Sin embargo, el verdadero activo de la novela era la interpretación sugestiva que hacía del arte cristiano y la gran conspiración encerrada para ocultar el "verdadero" origen de la Iglesia Católica. Conspiración que entroncaría con el Patriarcado imperante en el desarrollo de la Historia Universal. Efectivamente, El Código Da Vinci era y es una lectura feminista.

"Sonrió, ausente. Los simbologistas solían comentar que Francia —un país conocido por sus machistas, sus mujeriegos y sus líderes bajitos y con complejo de inferioridad, como Napoleón o Pipino el Breve— no podía haber escogido mejor emblema nacional que un falo de trescientos metros de altura."

Y su feminismo se muestra desde las primeras páginas. En su descripción del skyline parisino y de la mentalidad francesa tradicional. O en los prejuicios machistas de Fache a la hora introducir a Neveu en un entorno profesional rodeado de hombres. El feminismo es el subtexto de la narración ya que la invisibilización de la mujer es el tema principal de la novela. Detrás de cada enigma, de cada secreto desvelado, de cada interpretación sorprendente o de cada hecho crucial presentado se encuentra el ocultamiento de la mujer, la postergación radical sufrida por ella a lo largo de la historia.

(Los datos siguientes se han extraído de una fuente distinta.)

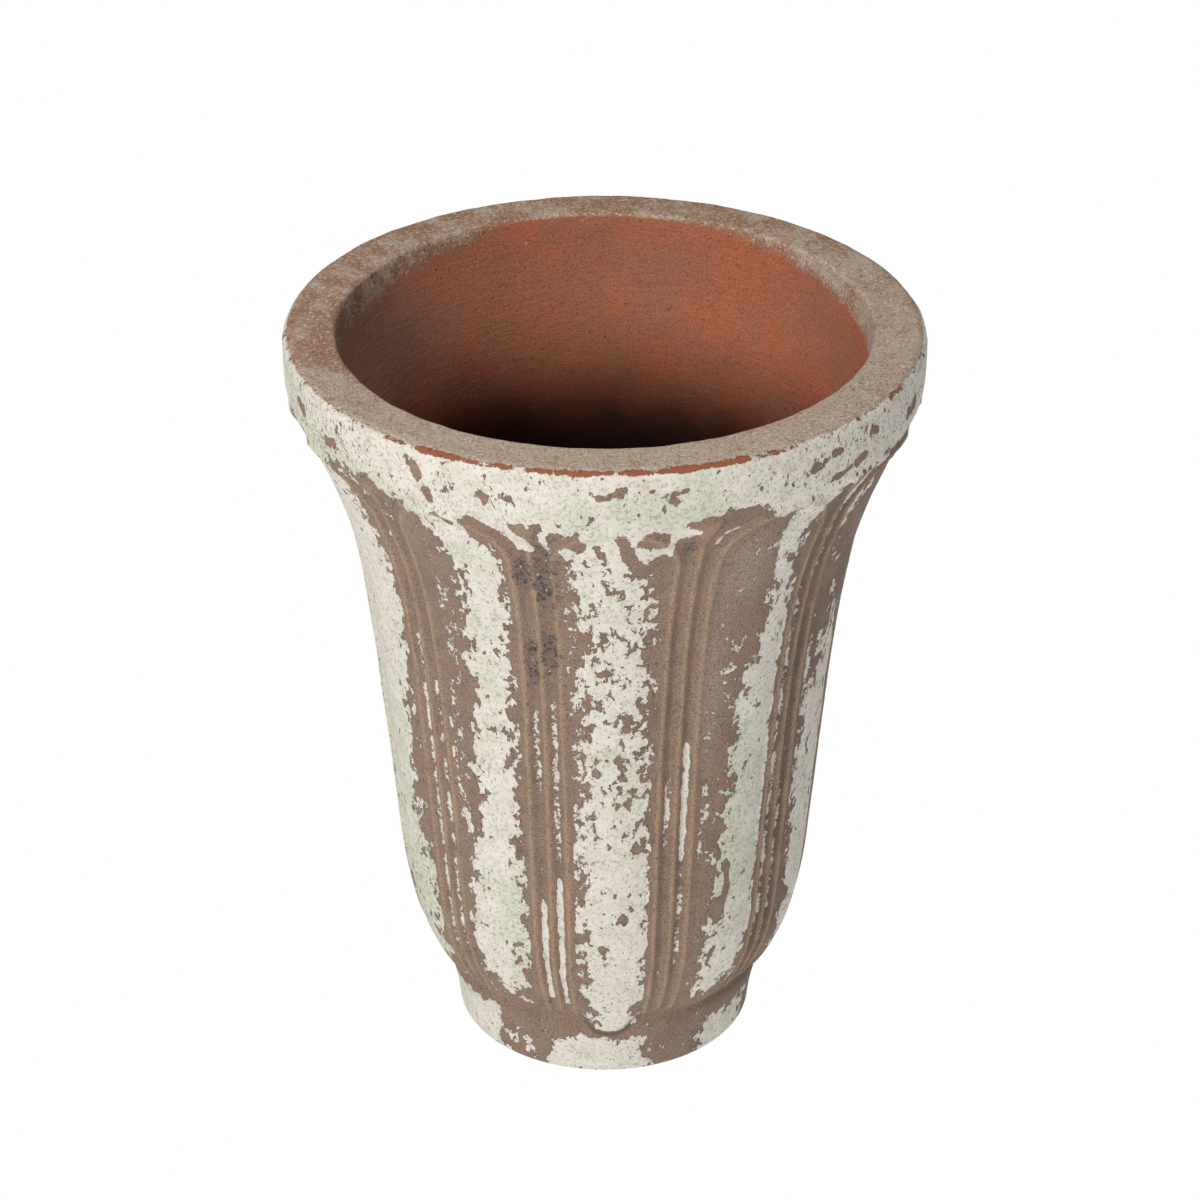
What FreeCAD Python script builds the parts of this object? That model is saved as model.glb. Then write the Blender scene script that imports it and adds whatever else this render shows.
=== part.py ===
"""Terracotta garden pot: a flared bell with eleven petals, a thick rim band and a foot ring.

Millimetres, +Z up. The origin is the centre of the foot's underside. Petal 1 faces -Y, and the
others follow it round, seen from above, anticlockwise. Every section is its own closed solid, and
the sections meet face to face where wet clay was luted to wet clay.
"""

import math
import os

import FreeCAD
import Part

# Overall
POT_HEIGHT = 349.0
RIM_RADIUS = 139.8
PETALS = 11

# Rim band: an upright face under a flat lip
BAND_BOTTOM = 323.0
BAND_BOTTOM_RADIUS = 138.6
BAND_FACE_BOTTOM = 332.0
LIP_INNER_RADIUS = 116.5
LIP_OUTER_ROUNDING = 4.5
LIP_INNER_ROUNDING = 2.5

# Outside of the wall at a petal's crown, as (radius, height) from the foot up to the band
CROWN = [
    (72.0, 31.5),
    (84.0, 50.5),
    (91.5, 73.0),
    (96.6, 115.0),
    (103.7, 190.0),
    (114.2, 260.0),
    (127.4, 298.0),
    (BAND_BOTTOM_RADIUS, BAND_BOTTOM),
]

# Inside of the wall, as (radius, height) from the floor up to the band
INSIDE = [
    (62.0, 41.0),
    (71.5, 58.0),
    (78.5, 110.0),
    (87.0, 190.0),
    (97.0, 260.0),
    (105.5, 298.0),
    (111.5, BAND_BOTTOM),
]

# Floor slab and its drainage hole
FLOOR_TOP = 41.0
FLOOR_BOTTOM = 22.0
FLOOR_RADIUS = 62.0
DRAIN_RADIUS = 12.0

# Foot ring
FOOT_TOP = 31.5
FOOT_TOP_RADIUS = 72.0
FOOT_BASE_RADIUS = 67.8
FOOT_RECESS_RADIUS = 50.0
FOOT_ROUNDING = 3.5

# Relief: a petal's lobe turns about its own upright axis, which gives it a convex section
VALLEY_DEPTH = 3.2
LOBE_AXIS_OFFSET = 40.0
LOBE_HALF_ANGLE = 11.9
LOBE_EMBED = 1.0
ARCH_TOP = 318.5
ARCH_SPRING = 292.0
BEAD_HALF_WIDTH = 3.0
BEAD_HEIGHT = 3.4
BEAD_BOTTOM = 36.0
REED_HALF_WIDTH = 2.6
REED_HEIGHT = 2.4
REED_BOTTOM = 42.0
REED_BOTTOM_HALF_WIDTH = 1.6
REED_TAPER_TOP = 184.0
SPANDREL_BOTTOM = 304.0
SPANDREL_HALF_WIDTH = 7.0

PITCH = 360.0 / PETALS
FRONT = -90.0
AXIS = FreeCAD.Vector(0, 0, 1)
ORIGIN = FreeCAD.Vector(0, 0, 0)


def in_section(radius, height):
    """A point of the half section that is revolved, in the plane of X and Z."""
    return FreeCAD.Vector(radius, 0, height)


def spline(points):
    """A smooth edge through points given as (radius, height)."""
    curve = Part.BSplineCurve()
    curve.interpolate([in_section(*point) for point in points])
    return curve.toShape()


def line(start, end):
    """A straight edge between two points given as (radius, height)."""
    return Part.makeLine(in_section(*start), in_section(*end))


def revolved(edges, angle=360):
    """The solid of a closed half section turned about the upright axis."""
    face = Part.Face(Part.Wire(Part.__sortEdges__(edges)))
    return Part.Solid(face.revolve(ORIGIN, AXIS, angle))


def offset(points, distance):
    """The same (radius, height) points with every radius changed by a distance."""
    return [(radius + distance, height) for radius, height in points]


def rounded(solid, radius, height, rounding):
    """The solid with its circular edge at that radius and height rounded off."""
    edges = []
    for edge in solid.Edges:
        circle = edge.Curve
        if not isinstance(circle, Part.Circle):
            continue
        if abs(circle.Radius - radius) < 0.01 and abs(circle.Center.z - height) < 0.01:
            edges.append(edge)
    return solid.makeFillet(rounding, edges)


def make_rim_band():
    """The lip with its flat top, standing on the wall's top face."""
    corners = [
        (INSIDE[-1][0], BAND_BOTTOM),
        (BAND_BOTTOM_RADIUS, BAND_BOTTOM),
        (RIM_RADIUS, BAND_FACE_BOTTOM),
        (RIM_RADIUS, POT_HEIGHT),
        (LIP_INNER_RADIUS, POT_HEIGHT),
    ]
    edges = [line(corners[i - 1], corners[i]) for i in range(len(corners))]
    band = revolved(edges)
    band = rounded(band, RIM_RADIUS, POT_HEIGHT, LIP_OUTER_ROUNDING)
    return rounded(band, LIP_INNER_RADIUS, POT_HEIGHT, LIP_INNER_ROUNDING)


def make_floor():
    """The slab at the bottom of the pot, with the drainage hole through its middle."""
    thickness = FLOOR_TOP - FLOOR_BOTTOM
    slab = Part.makeCylinder(FLOOR_RADIUS, thickness, FreeCAD.Vector(0, 0, FLOOR_BOTTOM))
    hole = Part.makeCylinder(DRAIN_RADIUS, FLOOR_TOP, ORIGIN)
    return slab.cut(hole)


def make_foot_ring():
    """The ring that the pot stands on, with a step that takes the floor slab."""
    corners = [
        (FOOT_RECESS_RADIUS, 0.0),
        (FOOT_BASE_RADIUS, 0.0),
        (FOOT_TOP_RADIUS, FOOT_TOP),
        (FLOOR_RADIUS, FOOT_TOP),
        (FLOOR_RADIUS, FLOOR_BOTTOM),
        (FOOT_RECESS_RADIUS, FLOOR_BOTTOM),
    ]
    ring = revolved([line(corners[i - 1], corners[i]) for i in range(len(corners))])
    return rounded(ring, FOOT_BASE_RADIUS, 0.0, FOOT_ROUNDING)


def valley_points():
    """The outside of the wall in the valleys between the petals."""
    return offset(CROWN, -VALLEY_DEPTH)


def make_bell_sector():
    """The share of the plain turned wall that lies behind the front petal."""
    valley = valley_points()
    edges = [
        spline(valley),
        line(valley[-1], INSIDE[-1]),
        spline(INSIDE),
        line(INSIDE[0], (FLOOR_RADIUS, FOOT_TOP)),
        line((FLOOR_RADIUS, FOOT_TOP), valley[0]),
    ]
    sector = revolved(edges, PITCH)
    sector.rotate(ORIGIN, AXIS, FRONT - PITCH / 2)
    return sector


def radius_at(points, height):
    """The radius where a smooth profile passes a height."""
    level = Part.makePlane(400, 400, FreeCAD.Vector(-200, -200, height))
    nearest = spline(points).distToShape(level)[1][0][0]
    return nearest.x


def flank(bottom, margin):
    """Points up one side of a petal's outline, seen from the front, with a margin added sideways."""
    between = [height for _, height in CROWN if bottom + 5 < height < ARCH_SPRING]
    heights = [bottom, *between, ARCH_SPRING]
    sine = math.sin(math.radians(LOBE_HALF_ANGLE))
    return [(radius_at(CROWN, height) * sine + margin, height) for height in heights]


def mirrored(points):
    """The same (side, height) points on the other side of the petal's middle."""
    return [(-side, height) for side, height in points]


def arch(spring, rise):
    """The round top between two springing points, as an edge."""
    side, height = spring
    crown = in_section(0, height + rise)
    return Part.Arc(in_section(side, height), crown, in_section(-side, height)).toShape()


def cut_forward(edges):
    """A closed outline in the plane of X and Z, carried forward through the front of the wall."""
    face = Part.Face(Part.Wire(Part.__sortEdges__(edges)))
    return face.extrude(FreeCAD.Vector(0, -RIM_RADIUS - 20, 0))


def make_petal(core):
    """One convex petal under its arch, on the valley surface."""
    side = flank(FOOT_TOP, 0.0)
    outline = [
        spline(side),
        arch(side[-1], ARCH_TOP - ARCH_SPRING),
        spline(mirrored(side)),
        line(side[0], mirrored(side)[0]),
    ]
    lobe_points = offset(CROWN, -LOBE_AXIS_OFFSET)
    edges = [
        spline(lobe_points),
        line(lobe_points[-1], (0.0, BAND_BOTTOM)),
        line((0.0, BAND_BOTTOM), (0.0, FOOT_TOP)),
        line((0.0, FOOT_TOP), lobe_points[0]),
    ]
    lobe = revolved(edges)
    lobe.translate(FreeCAD.Vector(0, -LOBE_AXIS_OFFSET, 0))
    return lobe.common(cut_forward(outline)).cut(core)


def make_core(depth):
    """Everything inside the valley surface, sunk by a depth, as one solid."""
    points = offset(valley_points(), -depth)
    edges = [
        spline(points),
        line(points[-1], (0.0, BAND_BOTTOM)),
        line((0.0, BAND_BOTTOM), (0.0, FOOT_TOP)),
        line((0.0, FOOT_TOP), points[0]),
    ]
    return revolved(edges)


def relief_skin(height):
    """The layer that the beads are cut from: a turned shell over the valleys."""
    valley = valley_points()
    raised = offset(valley, height)
    edges = [spline(valley), line(valley[-1], raised[-1]), spline(raised), line(raised[0], valley[0])]
    return revolved(edges)


def make_arch_bead(skin, wall):
    """The bead that frames the front petal: up one side, round the top and down the other."""
    outer = flank(BEAD_BOTTOM, BEAD_HALF_WIDTH)
    inner = flank(BEAD_BOTTOM, -BEAD_HALF_WIDTH)
    rise = ARCH_TOP - ARCH_SPRING
    edges = [
        spline(outer),
        arch(outer[-1], rise + BEAD_HALF_WIDTH),
        spline(mirrored(outer)),
        line(mirrored(outer)[0], mirrored(inner)[0]),
        spline(mirrored(inner)),
        arch(inner[-1], rise - BEAD_HALF_WIDTH),
        spline(inner),
        line(inner[0], outer[0]),
    ]
    return skin.common(cut_forward(edges)).cut(wall)


def make_centre_reed(skin, wall):
    """The straight bead midway between two petals, with a small spandrel on its top."""
    corners = [
        (REED_BOTTOM_HALF_WIDTH, REED_BOTTOM),
        (REED_HALF_WIDTH, REED_TAPER_TOP),
        (REED_HALF_WIDTH, SPANDREL_BOTTOM),
        (SPANDREL_HALF_WIDTH, BAND_BOTTOM),
    ]
    ring = corners + list(reversed(mirrored(corners)))
    edges = [line(ring[i - 1], ring[i]) for i in range(len(ring))]
    reed = skin.common(cut_forward(edges))
    reed.rotate(ORIGIN, AXIS, PITCH / 2)
    return reed.cut(wall)


def around(shape):
    """Copies of a shape at every petal, the first in place."""
    copies = []
    for index in range(PETALS):
        copy = shape.copy()
        copy.rotate(ORIGIN, AXIS, index * PITCH)
        copies.append(copy)
    return copies


def only_solid(shape):
    """The one solid that a Boolean result holds."""
    if len(shape.Solids) != 1:
        raise ValueError(f"one solid expected, {len(shape.Solids)} found")
    return shape.Solids[0]


def make_all():
    """Every section by its node name."""
    sectors = around(make_bell_sector().fuse(make_petal(make_core(LOBE_EMBED))))
    wall = only_solid(sectors[0].fuse(sectors[1:]))
    sections = {
        "rim_band": make_rim_band(),
        "wall": wall,
        "floor": make_floor(),
        "foot_ring": make_foot_ring(),
    }
    bead = make_arch_bead(relief_skin(BEAD_HEIGHT), wall)
    reed = make_centre_reed(relief_skin(REED_HEIGHT), wall)
    for index, copy in enumerate(around(bead), start=1):
        sections[f"arch_bead_{index:02d}"] = copy
    for index, copy in enumerate(around(reed), start=1):
        sections[f"centre_reed_{index:02d}"] = copy
    return sections


def main():
    os.makedirs("parts", exist_ok=True)
    for name, shape in make_all().items():
        only_solid(shape).exportStep(f"parts/{name}.step")


if __name__ == "__main__":
    main()
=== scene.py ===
"""The looks of the terracotta pot: its true relief in fine meshes, and its worn limewash over brown slip.

The whole skin is one grid of rows up the outside, over the lip and down the inside, and columns round
the axis. Each CAD section is replaced by the closed solid of its own rows, and every bead stands on
that skin. Lengths are millimetres until a mesh is made. phi is the angle round the axis in degrees:
0 faces -Y, the front, and it grows towards +X.
"""

import bpy
import numpy as np
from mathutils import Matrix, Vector


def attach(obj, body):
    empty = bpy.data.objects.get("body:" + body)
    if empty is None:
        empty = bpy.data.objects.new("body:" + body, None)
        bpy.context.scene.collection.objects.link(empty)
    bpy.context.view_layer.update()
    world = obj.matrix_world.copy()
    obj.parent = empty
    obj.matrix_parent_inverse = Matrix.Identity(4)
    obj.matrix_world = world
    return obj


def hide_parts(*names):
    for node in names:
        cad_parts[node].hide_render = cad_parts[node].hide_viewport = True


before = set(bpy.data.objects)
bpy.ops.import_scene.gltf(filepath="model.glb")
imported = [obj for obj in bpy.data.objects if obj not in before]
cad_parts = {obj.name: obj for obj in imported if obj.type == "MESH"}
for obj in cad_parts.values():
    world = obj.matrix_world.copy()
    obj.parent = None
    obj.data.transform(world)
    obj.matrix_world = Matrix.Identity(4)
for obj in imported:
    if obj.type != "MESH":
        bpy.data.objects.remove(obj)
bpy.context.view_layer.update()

MM = 0.001
PETALS = 11
PITCH = 360.0 / PETALS
COLUMNS = 72 * PETALS
COARSE = 3

# Outside at the crown of the petals, as height and radius
CROWN = np.array(
    [
        (24.0, 72.4),
        (31.5, 74.4),
        (40.0, 79.6),
        (50.5, 84.3),
        (66.5, 90.2),
        (88.6, 94.2),
        (117.2, 96.9),
        (152.2, 100.1),
        (190.3, 103.7),
        (228.3, 108.4),
        (260.0, 114.2),
        (282.2, 121.0),
        (298.1, 127.4),
        (310.8, 133.4),
        (323.0, 138.4),
    ]
)
# Outside between the petals near the foot: the foot's soft roll, then the scoop above it
FOOT = np.array(
    [
        (3.5, 67.8),
        (14.0, 69.2),
        (22.0, 70.9),
        (27.5, 71.9),
        (32.0, 71.2),
        (38.0, 74.6),
        (50.5, 81.3),
    ]
)
# Inside of the pot
INSIDE = np.array(
    [
        (41.0, 60.0),
        (46.0, 66.5),
        (58.0, 71.5),
        (110.0, 78.5),
        (190.0, 87.0),
        (260.0, 97.0),
        (298.0, 105.5),
        (323.0, 111.5),
        (346.5, 116.3),
    ]
)

HEIGHT = 349.0
BAND_BOTTOM = 323.0
WALL_BOTTOM = 31.5
RIM_RADIUS = 139.7
LIP_INNER = 119.0
LIP_ROUND = 4.7
INNER_ROUND = 2.5
FOOT_ROUND = 3.5
FLOOR_TOP = 41.0
FLOOR_BOTTOM = 22.0
FLOOR_RADIUS = 62.0
DRAIN_RADIUS = 12.0
FOOT_RECESS = 50.0

VALLEY = 3.0
PETAL_SAG = 2.3
BEAD_HEIGHT = 2.3
REED_HEIGHT = 2.1
BEAD_SUNK = 0.4
ARCH_SPRING = 293.0
ARCH_TOP = 317.5
TIP_SPRING = 58.0
TIP_BOTTOM = 31.0
FRONT_TIP_BOTTOM = 24.0
FRONT_TIP_OVERHANG = 2.2

# A bead's section: how round its crest is, and how hollow its flanks are
CREST_ROUND = 0.5
FLANK_POWER = 1.7

# Half the angle between an arch bead's legs, as (height, degrees)
ARCH_HALF = np.array([(145.0, 11.66), (265.0, 12.16)])

# The low pad over each reed: its height, and its half width as (height, half width)
PAD_HEIGHT = 1.5
PAD_HALF = np.array([(298.0, 0.6), (306.0, 2.2), (322.5, 7.4)])

# The rim band's outside, as (height, radius)
BAND = np.array([(BAND_BOTTOM, 138.4), (328.0, 139.3), (334.0, RIM_RADIUS)])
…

Con todo, tengo la sensación de que sean cuales sean los argumentos que esgrima para defender esta novela, no serán considerados seriamente. Existe un prejuicio fuertemente arraigado por el cual considerar mediocre "El Código Da Vinci" es síntoma de estar en posesión de un paladar literario refinado. Y en la era del postureo retransmitido en directo, nadie quiere ser considerado un meteco en el reino de la cultura. Decir que "El Código Da Vinci" es torpe como thriller, falsario como novela histórica y pedante como crítica artística es hacer méritos en el escalafón de la impostura cultural en el que se ha convertido la vida moderna, en el que todo el mundo lee libros, ve documentales de naturaleza, asiste a conciertos de música y, en general, trata de mostrarse más interesante de lo que realmente es, tal vez como forma de soslayar sus propias inseguridades. Pues a la mierda con eso. A pesar de sus errores, la obra de Dan Brown es un tour de force donde una historia policiaca se da la mano con una fascinante interpretación feminista de los mitos y el arte cristianos. Si no has leído el libro todavía y piensas hacerlo, prométeme solo una cosa: déjate llevar y olvídate por un momento de toda la basura que a buen seguro has oído hablar de él. Ten la mente abierta y prepárate para sumergirte en una historia que te atrapará por completo. Luego, si quieres, di lo que quieras. No me meto en eso. Pero no dejes que un prejuicio te arruine una buena novela.